I know I mention Sean Taylor a lot. It’s hard not to. If Taylor had one nemesis, it was Owens. Ask any Redskins fan and they will gladly bring up how Terrell Owens was blatantly scared of Sean Taylor.
Not only was he was a Dallas Cowboy, but he was also an Eagle. One of the most hated players in NFL history was never given a break in Washington.
In 1999, the Redskins were a Super Bowl contending team. Quarterback Brad Johnson had a spectacular season and the Redskins offense was one of the best in football.
The season following, Jeff George was signed to backup Johnson. The problem is that he signed a four-year, $14 million dollar contract. That was 12 years ago and a contract like that for a backup is almost unheard of.
Of course an almost immediate quarterback controversy ensued as George eventually replaced Brad Johnson as the team’s starter.
The rest is history. Brad Johnson went on to win a Super Bowl in Tampa Bay and Jeff George was released after two games in the 2001 season, which essentially ended his career.
First of all, Jeff George never had a good reputation. He constantly clashed with coaches and teammates, which lead to one of the embarrassing releases ever.
Looking back on it, imagine the fate of the Redskins if George was never signed. Picture Brad Johnson being given full confidence in the organization. You mean to tell me that they would have done worse over the years with Brad Johnson behind center? No way.

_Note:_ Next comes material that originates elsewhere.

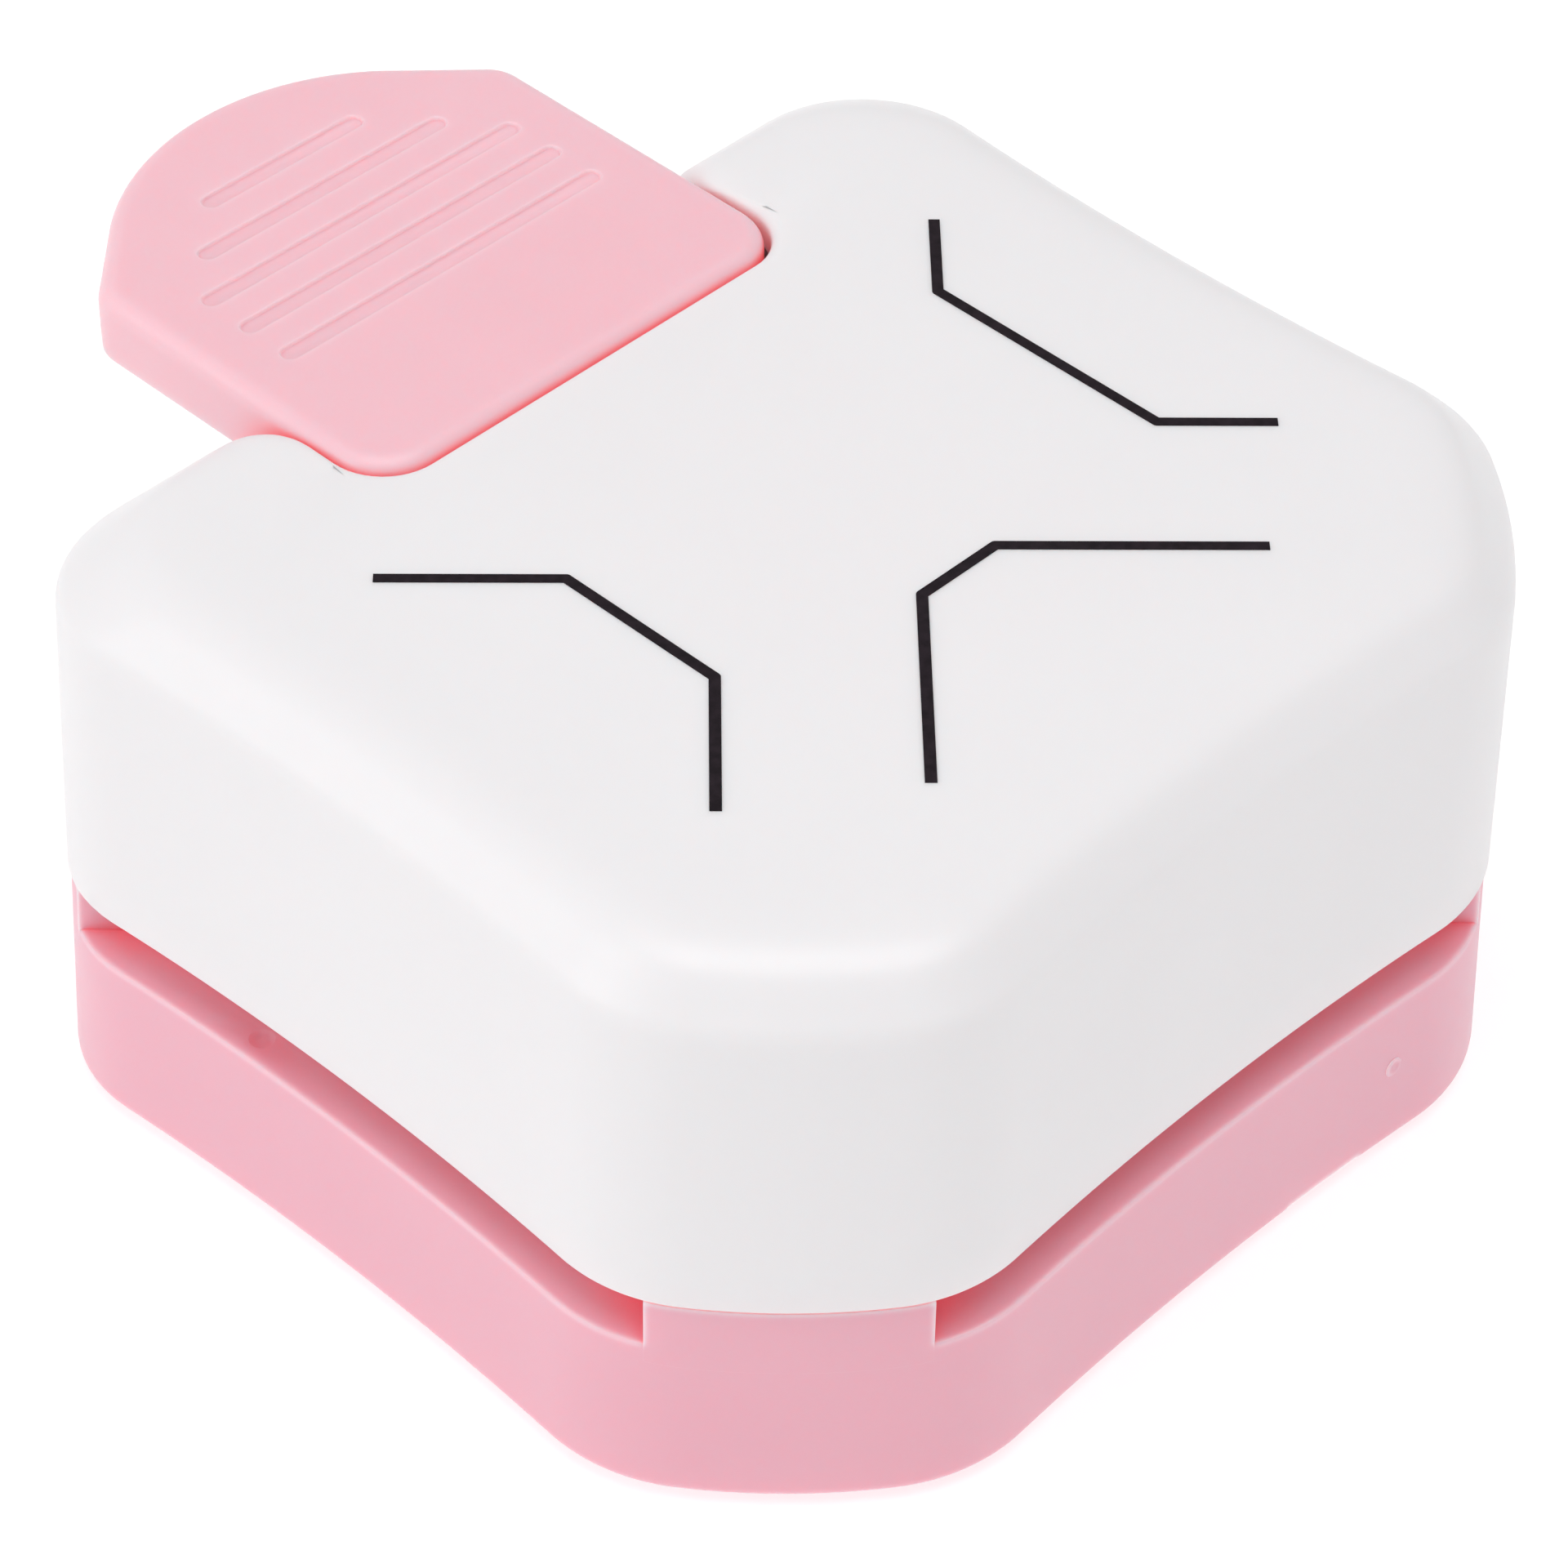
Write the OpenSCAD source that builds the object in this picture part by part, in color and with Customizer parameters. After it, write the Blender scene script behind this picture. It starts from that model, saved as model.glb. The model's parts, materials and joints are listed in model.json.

Yeah I just went there. Technically, Steve Spurrier was a former player and I could not think of a better opportunity to blast arguably the worst coach in Redskins history.
Man what a piece of s@#t. Sorry, but it’s true. Five-year, $25 million dollar contract, which was the most lucrative signing for an NFL head coach at the time is beyond laughable.
I still don’t understand how he’s even a successful college coach. The man is a complete idiot. From his ridiculous quarterback evaluations, to his lack of involvement with the defense. Have you ever heard him answer questions? I feel I could a better response from a NASCAR driver.
We’ve had some bad coaches in Washington, but it might have been Spurrier that set the Redskins back the furthest. The culture in Redskins Park was in complete disarray, as there was virtually nobody to lead this team when it counted.
And for that, Spurrier will always be on my you-know-what list.
Nope. He doesn’t deserve a response. That’s it.